Reproduce exactly the lines from the one containing "front_bezel();" down to the one containing "before = set(bpy.data.objects)", including both of those lines, and nothing else.
══════════════════════════════
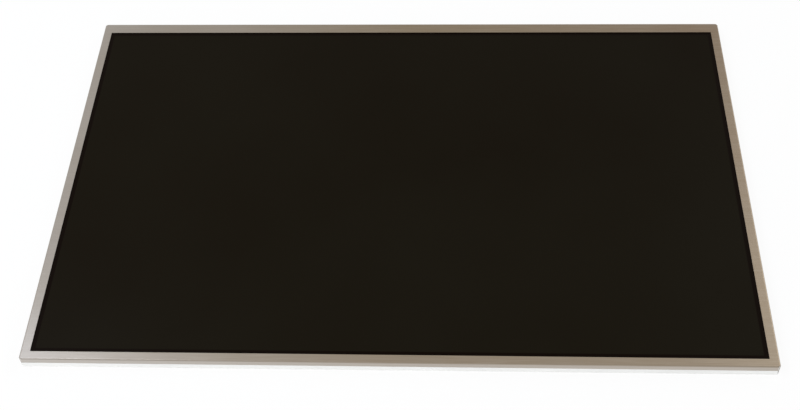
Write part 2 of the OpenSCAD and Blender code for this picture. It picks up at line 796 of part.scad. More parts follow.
// Outer beads round a field, and upright ones that divide it
bead_field = grown([chassis[0], chassis[1], chassis[2], board[1]], -bead_inset);
bead_step = (width(bead_field) - bead_w) / (bead_count + 1);
bead_boxes = concat(
    [
        [bead_field[0], bead_field[1], bead_field[2], bead_field[1] + bead_w],
        [bead_field[0], bead_field[3] - bead_w, bead_field[2], bead_field[3]],
    ],
    [for (i = [0:bead_count + 1])
        [bead_field[0] + i * bead_step, bead_field[1], bead_field[0] + i * bead_step + bead_w, bead_field[3]]]
);

// A tab folded up from the right-hand edge, with a drawn collar to be tapped
module mount_tab() {
    r_out = tab_bend_r + chassis_t;
    fold_x = tab_leaf_x + chassis_t - r_out;
    fold_z = chassis_z + r_out;
    start_x = chassis[2] - eps;
    rotate([90, 0, 0]) translate([0, 0, -tab_w / 2]) linear_extrude(tab_w) {
        translate([start_x, chassis_z]) square([fold_x - start_x, chassis_t]);
        translate([fold_x, fold_z]) quarter(tab_bend_r, r_out, -90);
        translate([tab_leaf_x, fold_z]) square([chassis_t, tab_top_z - fold_z]);
    }
    translate([tab_leaf_x - mount_collar_len, 0, mount_z]) rotate([0, 90, 0])
        cylinder(r = mount_r + mount_collar_t, h = mount_collar_len + eps);
}

module rear_chassis() {
    color(alloy_c) difference() {
        union() {
            plate(chassis, chassis_z, chassis_t);
            for (b = bead_boxes) sloped_block(b, chassis_z + eps, bead_h, bead_run);
            for (y = mount_ys, m = [0, 1]) mirror([m, 0, 0]) translate([0, y, 0]) mount_tab();
            for (x = board_screw_xs) translate([x, board_screw_y, board_face_z])
                cylinder(r = collar_r, h = chassis_z - board_face_z + eps);
        }
        for (b = bead_boxes) sloped_block(b, reflector_z + eps, bead_h, bead_run);
        for (y = mount_ys) side_hole(y, mount_r);
        board_screw_holes(screw_r + thread_play);
        for (p = chassis_screw_places) translate([p[0], p[1], 0]) cylinder(r = screw_r + screw_play, h = panel_t);
        plate(grown_each(tail_box, film_play, film_play, film_play, panel_h), 0, panel_t);
    }
}

module chassis_screws() {
    color(steel_c) for (p = chassis_screw_places)
        translate([p[0], p[1], chassis_z]) mirror([0, 0, 1]) pan_screw(screw_r, screw_len);
}

// Driver board

module board_tape() {
    tape = grown(board, -1);
    color(tape_c) difference() {
        plate(tape, board_z1, board_tape_t);
        board_screw_holes(collar_r + screw_play);
    }
}

module driver_board() {
    color(board_c) difference() {
        plate(board, board_face_z, board_t);
        board_screw_holes(collar_r + screw_play);
    }
}

module board_screws() {
    color(steel_c) for (x = board_screw_xs) on_board(x, board_screw_y) pan_screw(screw_r, board_screw_len);
}

// A film that drops from the chassis over the board and laps onto the frame's rim
module board_cover() {
    slope_near = board[1] - cover_slope;
    shift = cover_t * tan(atan((chassis_z - part_z) / cover_slope) / 2);
    window = [plug_x - plug_w / 2 - 2, cover[1] - eps, plug_x + plug_w / 2 + 2, board[1] + plug_d + 2];
    color(clear_c) difference() {
        along_x(mid_x(cover), width(cover)) polygon([
            [cover[1], chassis_z - cover_t], [cover[1], chassis_z],
            [slope_near, chassis_z], [board[1], part_z],
            [cover[3], part_z], [cover[3], cover_z],
            [board[1] - shift, cover_z], [slope_near - shift, chassis_z - cover_t],
        ]);
        plate(window, 0, panel_t);
    }
}

// Signal connector

module connector_housing() {
    color(tape_c) on_board(plug_x, plug_near_y) difference() {
        translate([-plug_w / 2, 0, 0]) cube([plug_w, plug_d, plug_body_h]);
        for (z = [plug_floor, tongue_z + tongue_t]) translate([-plug_mouth_w / 2, -eps, z])
            cube([plug_mouth_w, plug_mouth_d + eps, (z == plug_floor ? tongue_z - z : plug_h)]);
        for (m = [0, 1]) mirror([m, 0, 0]) translate([plug_mouth_w / 2 - 3 * contact_w, -eps, plug_floor])
            cube([3 * contact_w, plug_mouth_d + eps, plug_h]);
        for (x = contact_xs) translate([x - contact_w / 2, plug_mouth_d - eps, tongue_z + tongue_t])
            cube([contact_w, plug_d, contact_t]);
    }
}

// Pressed steel cover with spring slots, and two legs soldered to the board
module connector_shell() {
    w = plug_w + 2 * shell_t;
    slot_step = plug_w / 5;
    color(steel_c) on_board(plug_x, plug_near_y) difference() {
        union() {
            translate([-w / 2, 0, plug_body_h]) cube([w, plug_d, shell_t]);
            for (m = [0, 1]) mirror([m, 0, 0]) {
                translate([plug_w / 2, 0, plug_floor]) cube([shell_t, plug_d, plug_h - plug_floor]);
                translate([plug_w / 2, plug_d * 0.3, 0]) cube([shell_t, plug_d * 0.4, plug_floor + eps]);
                translate([plug_w / 2, plug_d * 0.3, 0]) cube([0.8, plug_d * 0.4, shell_t]);
            }
        }
        for (x = spread(4, slot_step))
            translate([x - slot_step * 0.3, plug_mouth_d * 0.4, plug_body_h - eps])
                cube([slot_step * 0.6, 0.5, shell_t + 2 * eps]);
    }
}

// Each contact runs from the tongue through the housing's back and down to its solder foot
module connector_contacts() {
    tip_y = plug_mouth_d * 0.2;
    foot_y = plug_d + 6 * contact_t;
    z0 = tongue_z + tongue_t;
    z1 = z0 + contact_t;
    color(gold_c) on_board(plug_x, plug_near_y) for (x = contact_xs) along_x(x, contact_w) polygon([
        [tip_y, z0], [plug_d, z0], [plug_d, 0], [foot_y, 0], [foot_y, contact_t],
        [plug_d + contact_t, contact_t], [plug_d + contact_t, z1], [tip_y, z1],
    ]);
}

// Parts on the board

// Section of a moulded package: straight below the middle and bevelled above it
module package_section(w, h) {
    bevel = 0.12;
    foot = 0.08;
    polygon([
        [-w / 2, foot], [w / 2, foot], [w / 2, h / 2],
        [w / 2 - bevel, h], [bevel - w / 2, h], [-w / 2, h / 2],
    ]);
}

// Moulded package with a round mark in one corner
module package(w, d, h) {
    mark = [0.8 - w / 2, 0.8 - d / 2, h - 0.05];
    difference() {
        intersection() {
            translate([0, d / 2, 0]) rotate([90, 0, 0]) linear_extrude(d) package_section(w, h);
            along_x(0, w) package_section(d, h);
        }
        translate(mark) cylinder(r = 0.3, h = 1);
    }
}

// One row of gull-wing leads along X, whose feet point towards +Y
module leads(n, pitch, y, h) {
    t = 0.12;
    toe_y = y + 0.55;
    z1 = h * 0.45;
    for (x = spread(n, pitch)) along_x(x, pitch * 0.45) polygon([
        [y - t, z1], [y + t, z1], [y + t, t], [toe_y, t], [toe_y, 0],
        [y, 0], [y, z1 - t], [y - t, z1 - t],
    ]);
}

// Leads along both long sides of a package
module two_rows(n, pitch, y, h) {
    for (a = [0, 180]) rotate(a) leads(n, pitch, y, h);
}

module timing_controller() {
    pitch = 0.5;
    n = floor(controller_w / pitch) - 3;
    color(chip_c) on_board(controller_x, board_mid_y) {
        package(controller_w, controller_w, chip_h);
        for (a = [0, 90]) rotate(a) two_rows(n, pitch, controller_w / 2, chip_h);
    }
}

module memory_chip() {
    w = 4.9;
    d = 3.9;
    color(chip_c) on_board(memory_x, board_mid_y) {
        package(w, d, chip_h);
        two_rows(4, 1.27, d / 2, chip_h);
    }
}

module gamma_buffer() {
    color(chip_c) on_board(gamma_x, board_mid_y) {
        package(gamma_size[0], gamma_size[1], chip_h);
        two_rows(10, 0.65, gamma_size[1] / 2, chip_h);
    }
}

// A flat package without leads, on short pads round its edge
module led_driver() {
    color(chip_c) on_board(led_driver_x, board_mid_y) {
        package(led_driver_w, led_driver_w, chip_h);
        for (a = [0:90:270]) rotate(a) for (x = spread(6, 0.5))
            translate([x - 0.12, led_driver_w / 2 - 0.4, 0]) cube([0.24, 0.45, 0.2]);
    }
}

// Ferrite square with a round winding window, on two solder ends
module power_inductor(i) {
    w = inductor_w;
    color(chip_c) on_board(inductor_xs[i], board_mid_y) difference() {
        union() {
            rounded_plate([-w / 2, -w / 2, w / 2, w / 2], 0.6, 0.1, inductor_h - 0.1);
            for (m = [0, 1]) mirror([m, 0, 0]) translate([w / 2 - 1, -w * 0.35, 0])
                cube([1.05, w * 0.7, 0.25]);
        }
        translate([0, 0, inductor_h - 0.12]) difference() {
            cylinder(r = w * 0.42, h = 1);
            cylinder(r = w * 0.34, h = 1);
        }
    }
}

// Ceramic body between two metal ends
module chip_part(len, h) {
    w = len / 2;
    end = len * 0.22;
    skin = 0.02;
    translate([-len / 2, skin - w / 2, skin]) cube([len, w - 2 * skin, h - 2 * skin]);
    for (m = [0, 1]) mirror([m, 0, 0]) translate([len / 2 - end, -w / 2, 0]) cube([end, w, h]);
}

module board_capacitors() {
    color(gold_c) for (p = capacitors) on_board(p[0], p[1]) chip_part(capacitor_len, capacitor_len * 0.4);
}

module board_resistors() {
    color(chip_c) for (p = resistors) on_board(p[0], p[1]) chip_part(resistor_len, resistor_len * 0.35);
}

// The tail's connector: a slot for the flex and a locking bar on top
module light_bar_connector() {
    slot_z = board_face_z - tail_rear_z - flex_t;
    color(white_c) on_board(tail_x, light_plug_far_y - light_plug_d) difference() {
        translate([-light_plug_w / 2, 0, 0]) cube([light_plug_w, light_plug_d, light_plug_h]);
        translate([-tail_w / 2, light_plug_d - light_plug_grip, slot_z])
            cube([tail_w, light_plug_grip + eps, flex_t]);
        translate([-tail_w / 2 - 0.6, light_plug_d * 0.4, light_plug_h - 0.08])
            cube([tail_w + 1.2, light_plug_d, 0.08 + eps]);
    }
}

front_bezel();
bezel_gasket();
front_polariser();
colour_filter_glass();
cell_seal();
array_glass();
rear_polariser();
gate_driver(0);  // gate_driver_1
gate_driver(1);  // gate_driver_2
gate_driver(2);  // gate_driver_3
source_film(0);  // source_film_1
source_film(1);  // source_film_2
source_film(2);  // source_film_3
source_film(3);  // source_film_4
source_driver(0);  // source_driver_1
source_driver(1);  // source_driver_2
source_driver(2);  // source_driver_3
source_driver(3);  // source_driver_4
mould_frame();
cell_tape();
upper_diffuser();
upper_prism_film();
lower_prism_film();
lower_diffuser();
light_guide();
reflector();
light_bar_flex();
light_bar_tape();
light_bar_diodes();
guide_pad(0);  // guide_pad_1
guide_pad(1);  // guide_pad_2
guide_pad(2);  // guide_pad_3
guide_pad(3);  // guide_pad_4
rear_chassis();
chassis_screws();
board_tape();
driver_board();
board_screws();
board_cover();
connector_housing();
connector_shell();
connector_contacts();
timing_controller();
led_driver();
gamma_buffer();
memory_chip();
power_inductor(0);  // power_inductor_1
power_inductor(1);  // power_inductor_2
board_capacitors();
board_resistors();
light_bar_connector();
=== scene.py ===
from collections import namedtuple
import json
import math

import bmesh
import bpy
from mathutils import Matrix, Vector


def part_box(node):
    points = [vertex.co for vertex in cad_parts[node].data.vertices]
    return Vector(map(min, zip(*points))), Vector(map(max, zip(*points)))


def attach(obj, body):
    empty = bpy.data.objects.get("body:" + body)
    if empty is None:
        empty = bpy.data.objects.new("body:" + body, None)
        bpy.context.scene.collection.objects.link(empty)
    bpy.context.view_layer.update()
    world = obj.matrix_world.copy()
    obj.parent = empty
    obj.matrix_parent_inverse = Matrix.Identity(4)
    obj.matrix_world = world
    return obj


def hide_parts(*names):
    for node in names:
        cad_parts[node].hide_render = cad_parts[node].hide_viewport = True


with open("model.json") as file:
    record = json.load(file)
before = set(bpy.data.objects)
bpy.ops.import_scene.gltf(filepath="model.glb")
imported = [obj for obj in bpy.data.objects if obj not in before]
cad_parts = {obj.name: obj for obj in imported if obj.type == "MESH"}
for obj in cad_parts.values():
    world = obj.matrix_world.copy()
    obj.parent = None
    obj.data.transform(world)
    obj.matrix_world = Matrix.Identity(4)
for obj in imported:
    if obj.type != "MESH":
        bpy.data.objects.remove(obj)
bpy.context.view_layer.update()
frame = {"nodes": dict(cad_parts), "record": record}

MM = 0.001

# Places taken from the frame
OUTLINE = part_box("front_bezel")
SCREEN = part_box("front_polariser")
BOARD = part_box("driver_board")
FRONT_Z = OUTLINE[1].z
# Just under the panel, so that the two don't share a plane
FLOOR_Z = -0.05 * MM
FLOOR_HALF = 3.0
# Outside radius of the bezel's folds
BEND_R = 0.6 * MM
# The picture ends this far inside the polariser's edge, over a short soft step
POLARISER_BORDER = 2.7 * MM
PICTURE_STEP = 0.25 * MM

# The camera, found from the panel's edges in the photograph
AZIMUTH = math.radians(4.13)
ELEVATION = math.radians(51.12)
ROLL = math.radians(-2.92)
AIM = Vector((-0.46 * MM, -19.65 * MM, FRONT_Z))
DISTANCE = 614 * MM
LENS_MM = 55.67
SENSOR_MM = 36
CLIP_START = 0.01


def middle(node):
    """A node's middle in the board's plane, in millimetres."""
    low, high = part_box(node)
    return (low.x + high.x) / 2 / MM, (low.y + high.y) / 2 / MM


# Materials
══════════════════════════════
_ANSWER IN FULL_:
front_bezel();
bezel_gasket();
front_polariser();
colour_filter_glass();
cell_seal();
array_glass();
rear_polariser();
gate_driver(0);  // gate_driver_1
gate_driver(1);  // gate_driver_2
gate_driver(2);  // gate_driver_3
source_film(0);  // source_film_1
source_film(1);  // source_film_2
source_film(2);  // source_film_3
source_film(3);  // source_film_4
source_driver(0);  // source_driver_1
source_driver(1);  // source_driver_2
source_driver(2);  // source_driver_3
source_driver(3);  // source_driver_4
mould_frame();
cell_tape();
upper_diffuser();
upper_prism_film();
lower_prism_film();
lower_diffuser();
light_guide();
reflector();
light_bar_flex();
light_bar_tape();
light_bar_diodes();
guide_pad(0);  // guide_pad_1
guide_pad(1);  // guide_pad_2
guide_pad(2);  // guide_pad_3
guide_pad(3);  // guide_pad_4
rear_chassis();
chassis_screws();
board_tape();
driver_board();
board_screws();
board_cover();
connector_housing();
connector_shell();
connector_contacts();
timing_controller();
led_driver();
gamma_buffer();
memory_chip();
power_inductor(0);  // power_inductor_1
power_inductor(1);  // power_inductor_2
board_capacitors();
board_resistors();
light_bar_connector();
=== scene.py ===
from collections import namedtuple
import json
import math

import bmesh
import bpy
from mathutils import Matrix, Vector


def part_box(node):
    points = [vertex.co for vertex in cad_parts[node].data.vertices]
    return Vector(map(min, zip(*points))), Vector(map(max, zip(*points)))


def attach(obj, body):
    empty = bpy.data.objects.get("body:" + body)
    if empty is None:
        empty = bpy.data.objects.new("body:" + body, None)
        bpy.context.scene.collection.objects.link(empty)
    bpy.context.view_layer.update()
    world = obj.matrix_world.copy()
    obj.parent = empty
    obj.matrix_parent_inverse = Matrix.Identity(4)
    obj.matrix_world = world
    return obj


def hide_parts(*names):
    for node in names:
        cad_parts[node].hide_render = cad_parts[node].hide_viewport = True


with open("model.json") as file:
    record = json.load(file)
before = set(bpy.data.objects)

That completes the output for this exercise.